Coupling and uncoupling without an external impulse
The overrunning clutches of the FKh series from RINGSPANN are low-maintenance components with ball bearings that can be used to engage and disengage the various engines of hybrid drive systems. This type of freewheel can be used as a compact clutch between electric motors and combustion engines in joint (or parallel) drive trains. The clutch is engaged with torque transmission in driving mode of the freewheel, while disengagement with torque interruption is carried out in freewheeling operation. Both of these operations can be carried out without any addition control or regulating technology, because the functionality of an FKh overrunning clutch is based solely on mechanical and hydrodynamic principles. The freewheels are always installed between the two drive sources of the hybrid system in such a way that the drive in driving mode is carried out via the inner ring, while the outer freewheel ring overruns in freewheeling operation.
Oil flow instead of centrifugal force
The hydrodynamic principle is the great strength of this freewheel series from RINGSPANN and makes it so attractive for use in fast-rotating multi-motor engines. In contrast to freewheels where the sprags lift off solely due to the centrifugal forces acting during rotation, the sprag lift-off in hydrodynamic overrunning clutches is achieved by an oil flow. “For this reason, in an FKh freewheel, the speed in driving operation can be as high as the freewheeling speed in freewheeling operation”, stresses division manager Thomas Heubach, and explains what this means in practice: “This results in an almost unlimited service life of the sprags, which float on an oil film in overrunning operation and are thus separated from the inner raceway. The maintenance expenditure is minimal and is limited to an occasional oil change. These systems are therefore also extremely reliable and far superior to others in which no mechanical centrifugal lift-off can be used.”
RINGSPANN supplies the overrunning clutches of the FKh series in six standard sizes, filled with oil and ready for installation, for nominal torques up to 14,000 Nm and with bores ranging from 35 mm to 95 mm. Sizes FKh 94 ATR and FKh 106 ATR are currently in healthy demand among manufacturers of hybrid engines for mobile cranes, construction machinery and heavy transporters. Division manager Thomas Heubach is also of the opinion “that hybrid drive technology still possesses great development potential in automotive engineering and is a growing future market for hydrodynamic overrunning clutches. Particularly because it allows solutions to be realised that do not require any electronics at all and is therefore very easy to maintain.”
The entire freewheels range can be found in the company’s online shop.
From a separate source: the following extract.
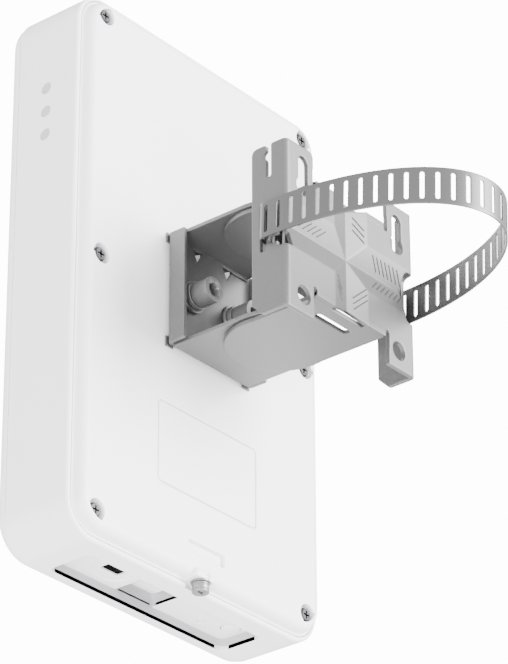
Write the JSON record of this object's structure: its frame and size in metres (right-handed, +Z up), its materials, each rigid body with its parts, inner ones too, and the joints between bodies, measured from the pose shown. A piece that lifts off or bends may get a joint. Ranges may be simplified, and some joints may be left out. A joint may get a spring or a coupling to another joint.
{
  "type": "outdoor wireless bridge",
  "caption": "Flat sealed outdoor radio panel with ports below, on a folded steel bracket that swivels in azimuth, with a V plate and slotted band clamp for a pole or keyholes for a wall.",
  "frame": {"origin": "middle of the pole bracket's V plate, in the plane of its flat pads, which is where it meets the pole or wall", "axes": "+Y out of the V plate to the pole or wall, +Z up, the radio's radome faces -Y, status lights on +X"},
  "size_m": [0.1754, 0.219, 0.2881],
  "materials": {
    "white_plastic": "smooth satin white, weather resistant",
    "label_film": "blank white film",
    "grey_powder_coat": "fine light grey powder coat",
    "stainless_band": "satin rolled steel",
    "zinc_steel": "bright zinc plated",
    "dark_steel": "dark plated steel",
    "brass": "machined",
    "black_rubber": "matte",
    "circuit_board": "green solder mask",
    "copper_patch": "bare foil",
    "aluminium": "milled",
    "black_plastic": "moulded",
    "grey_lens": "smoky translucent"
  },
  "bodies": {
    "bracket": {"pole_bracket": "grey_powder_coat", "pivot_pin_top": "zinc_steel", "pivot_pin_bottom": "zinc_steel", "band_strap": "stainless_band", "worm_housing": "stainless_band"},
    "device": {"radome_cover": "white_plastic", "housing": "white_plastic", "back_cover": "white_plastic", "port_bezel_1": "white_plastic", "port_bezel_2": "white_plastic", "pressure_vent": "white_plastic", "label": "label_film", "device_bracket": "grey_powder_coat", "ground_flat_washer": "zinc_steel", "ground_lock_washer": "zinc_steel", "ground_screw": "zinc_steel", "rf_shield": "zinc_steel", "flat_washer_left": "zinc_steel", "flat_washer_right": "zinc_steel", "spring_washer_left": "zinc_steel", "spring_washer_right": "zinc_steel", "cap_screw_left": "zinc_steel", "cap_screw_right": "zinc_steel", "cover_screw_1": "dark_steel", "cover_screw_2": "dark_steel", "cover_screw_3": "dark_steel", "cover_screw_4": "dark_steel", "cover_screw_5": "dark_steel", "cover_screw_6": "dark_steel", "backing_plate": "grey_powder_coat", "board_spacer_1": "brass", "board_spacer_2": "brass", "board_spacer_3": "brass", "board_spacer_4": "brass", "threaded_insert_left": "brass", "threaded_insert_right": "brass", "cover_gasket": "black_rubber", "antenna_board": "circuit_board", "main_board": "circuit_board", "antenna_patch_1": "copper_patch", "antenna_patch_2": "copper_patch", "antenna_patch_3": "copper_patch", "antenna_patch_4": "copper_patch", "reflector_plate": "aluminium", "heat_spreader": "aluminium", "antenna_spacer": "black_plastic", "network_jack_1": "black_plastic", "network_jack_2": "black_plastic", "reset_switch": "black_plastic", "light_pipe_top": "grey_lens", "light_pipe_middle": "grey_lens", "light_pipe_bottom": "grey_lens"},
    "worm": {"worm_screw": "zinc_steel"},
    "reset": {"reset_button": "white_plastic"}
  },
  "joints": [
    {"name": "azimuth_swivel", "type": "hinge", "parent": "bracket", "child": "device", "pos_m": [0, -0.043, 0], "axis": [0, 0, 1], "range_deg": [-60, 60]},
    {"name": "reset_press", "type": "slide", "parent": "device", "child": "reset", "axis": [0, 0, 1], "range_m": [0, 0.0008], "stiffness_N_per_m": 400, "springref_m": -0.0003},
    {"name": "worm_spin", "type": "hinge", "parent": "bracket", "child": "worm", "pos_m": [0, -0.0204, 0], "axis": [0.9992, 0, 0.04], "continuous": true}
  ]
}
Hybrid drives in shipbuilding
Highly illustrative examples for the use of overrunning clutches in hybrid drive systems can also be found in shipbuilding. In large cargo and passenger ships, the use of overrunning clutches enables switching from diesel propulsion at sea to electric motor operation in port – quiet, slow, and environmentally friendly. While the diesel engine does the work, the electric drive can serve as a generator – in this case the freewheel couples the drive train together. But if the electric motor takes over and the diesel engine takes a break, the freewheel disengages the drive train.
How the hydrodynamic sprag lift-off works
A hydrodynamic freewheel has an oil chamber with a pump, whose pitot tubes are connected with the inner ring of the freewheel. When the outer ring is rotating, a 360° oil flow forms in the oil chamber, into which the pitot tubes are immersed. As soon as the outer ring overruns the inner ring, the tubes pump the oil under pressure into the ring chamber. From here, it seeps out through the ring gap at high speed into the intermediate areas of the sprags. Depending on the relative speed between the outer and inner ring, the oil flow does not flow axially into the intermediate areas of the sprags, but at an angle. This creates a reaction force on the sprags. This reaction force overcomes the contact force of the sprag springs, and the sprags lift off from the inner ring. This kinematic is supported by the hydrodynamic lubrication wedge. If the relative speed between the outer and inner rings reduces, the lifting force also reduces. Before achieving synchronous running, the sprags are brought safely to rest on the inner ring and are ready to lock. This guarantees immediate torque transfer once the synchronous speed has been reached. The hydrodynamic sprag lift-off enables a virtually wear-free freewheeling operation.